======== MATERIAL SUPPLIED

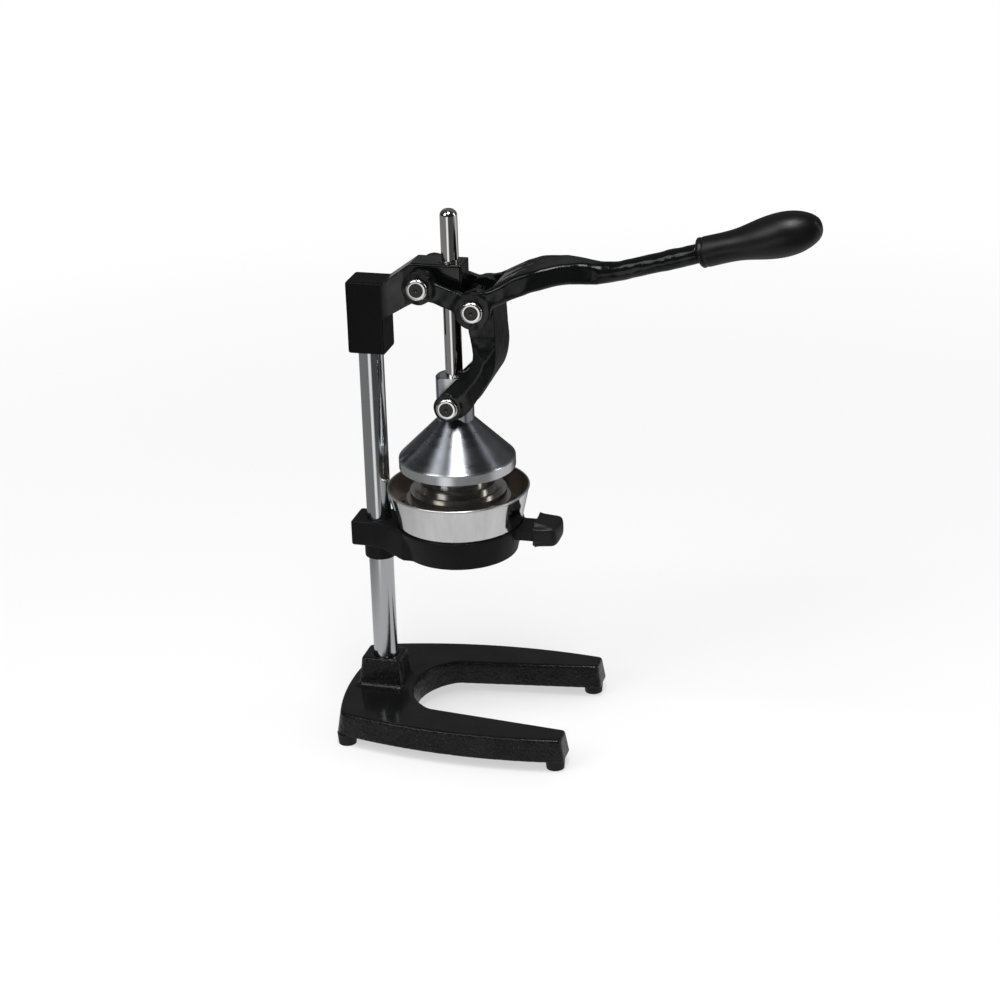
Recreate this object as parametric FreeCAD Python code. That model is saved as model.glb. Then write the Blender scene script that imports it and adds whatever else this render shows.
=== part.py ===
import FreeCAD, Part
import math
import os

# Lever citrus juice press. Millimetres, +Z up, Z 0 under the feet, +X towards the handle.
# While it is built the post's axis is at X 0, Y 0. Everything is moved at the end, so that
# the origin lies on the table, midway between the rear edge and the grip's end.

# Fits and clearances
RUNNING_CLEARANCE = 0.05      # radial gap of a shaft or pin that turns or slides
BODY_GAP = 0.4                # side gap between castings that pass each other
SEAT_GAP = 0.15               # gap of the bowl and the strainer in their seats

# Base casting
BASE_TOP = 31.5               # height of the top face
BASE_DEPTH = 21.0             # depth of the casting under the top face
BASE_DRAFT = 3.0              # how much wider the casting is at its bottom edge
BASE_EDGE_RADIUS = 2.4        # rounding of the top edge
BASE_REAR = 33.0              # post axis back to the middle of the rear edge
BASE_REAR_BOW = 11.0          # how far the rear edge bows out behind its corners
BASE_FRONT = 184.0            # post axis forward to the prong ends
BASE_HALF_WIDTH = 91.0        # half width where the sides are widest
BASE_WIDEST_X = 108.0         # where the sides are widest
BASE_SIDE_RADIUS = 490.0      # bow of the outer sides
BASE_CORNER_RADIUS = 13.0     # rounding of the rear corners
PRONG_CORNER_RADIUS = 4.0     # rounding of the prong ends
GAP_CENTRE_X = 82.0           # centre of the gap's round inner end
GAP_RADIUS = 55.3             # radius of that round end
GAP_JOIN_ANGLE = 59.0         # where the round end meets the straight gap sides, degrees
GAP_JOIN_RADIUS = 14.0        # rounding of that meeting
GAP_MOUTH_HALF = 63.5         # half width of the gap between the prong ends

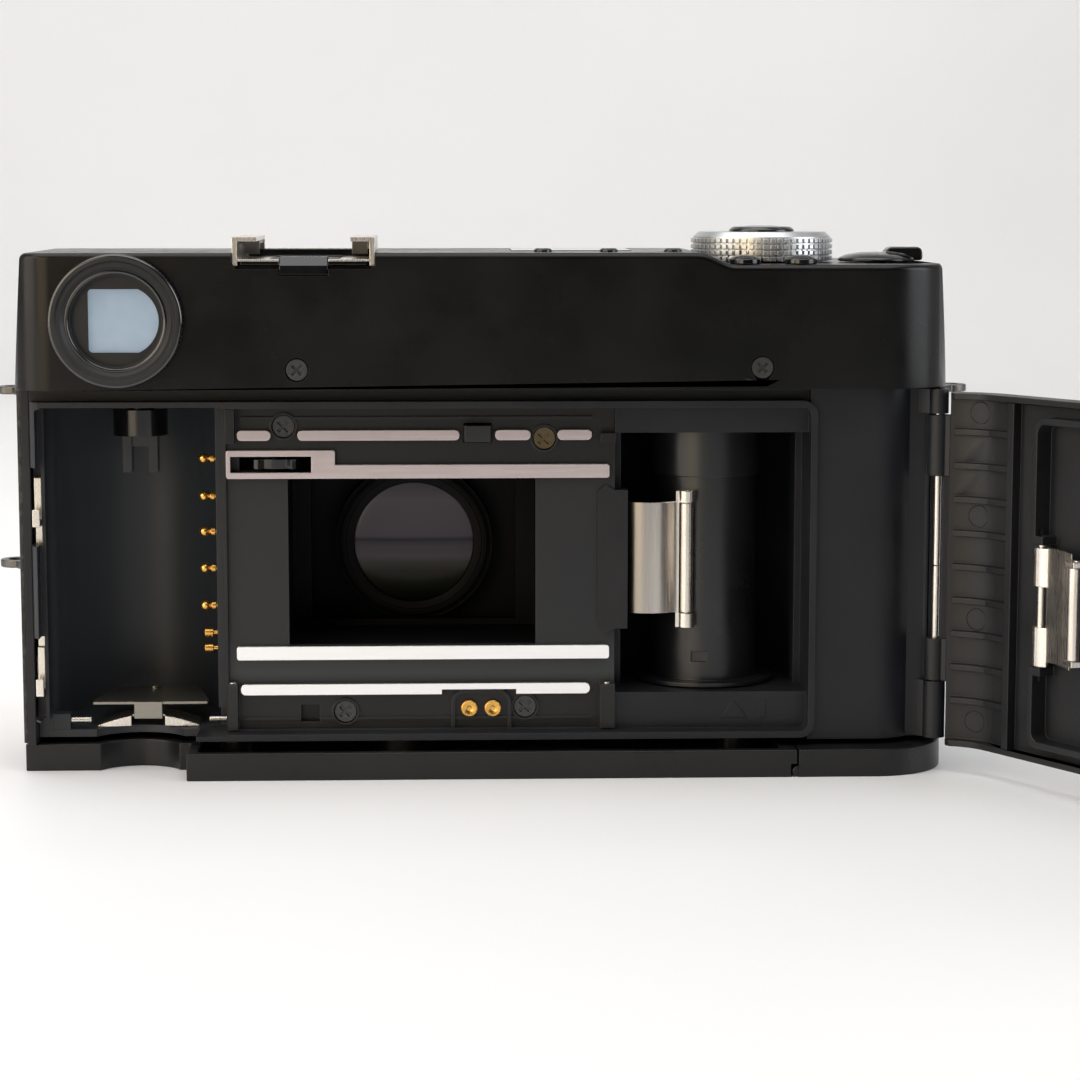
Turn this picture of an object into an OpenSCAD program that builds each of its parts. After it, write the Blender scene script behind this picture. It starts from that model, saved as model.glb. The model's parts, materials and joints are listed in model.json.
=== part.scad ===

================

● **TASK TO CARRY OUT**:
Copy out exactly the lines from the line with "Turn this picture" to the end of the listing, including both of those lines, and give nothing else.

● **THE RESULT**:
Turn this picture of an object into an OpenSCAD program that builds each of its parts. After it, write the Blender scene script behind this picture. It starts from that model, saved as model.glb. The model's parts, materials and joints are listed in model.json.
=== part.scad ===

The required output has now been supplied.